3.  It is a time of fun-filled activities. Many families spend weekends picking apples and pumpkins. The next few days may find them baking pies and carving jack-o-lanterns. Preparations for Halloween are as much fun as the actual trick-or-treating. For example, people enjoy designing and creating costumes while anticipation builds for the big Halloween night when children roam the neighborhoods trying to fill their bags with candy.


WHAT I LEARNED

Besides the basic lesson on the importance of examples, this assignment also reminded me that the Kerrigan method teaches writing by systematically moving through a hierarchy of skills.  In this case, instructions to use specific words (“like, such as, for example, for instance”) serve to nudge the developing writer into adding examples.  Later on, as the student’s writing becomes more sophisticated, it becomes unnecessary to use these specific words every time.

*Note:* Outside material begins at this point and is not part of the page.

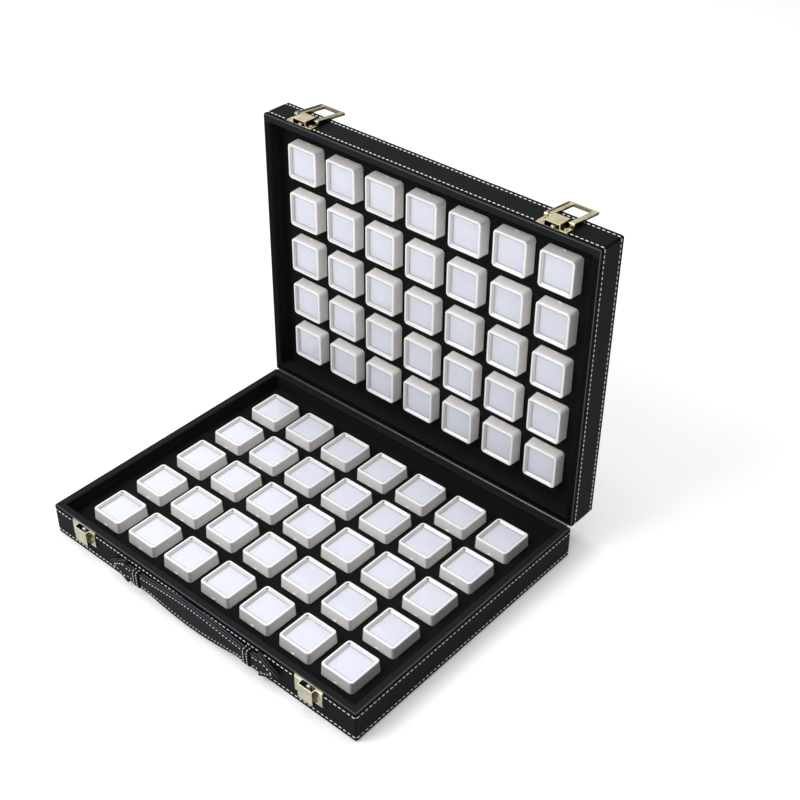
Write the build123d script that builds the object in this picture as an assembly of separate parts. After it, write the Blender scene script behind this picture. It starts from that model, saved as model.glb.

Since my original essay already included many examples, following instructions and adding at least one “for example” phrase to each paragraph did not appreciably enhance the final product.  In fact, I think this step made the essay a little clunky.   But it was a valuable exercise to show a technique for explicitly teaching a developing writer to use examples.  (In hindsight, I realized I should have started from scratch and not re-used my old essay, but I was trying to save myself a little time.)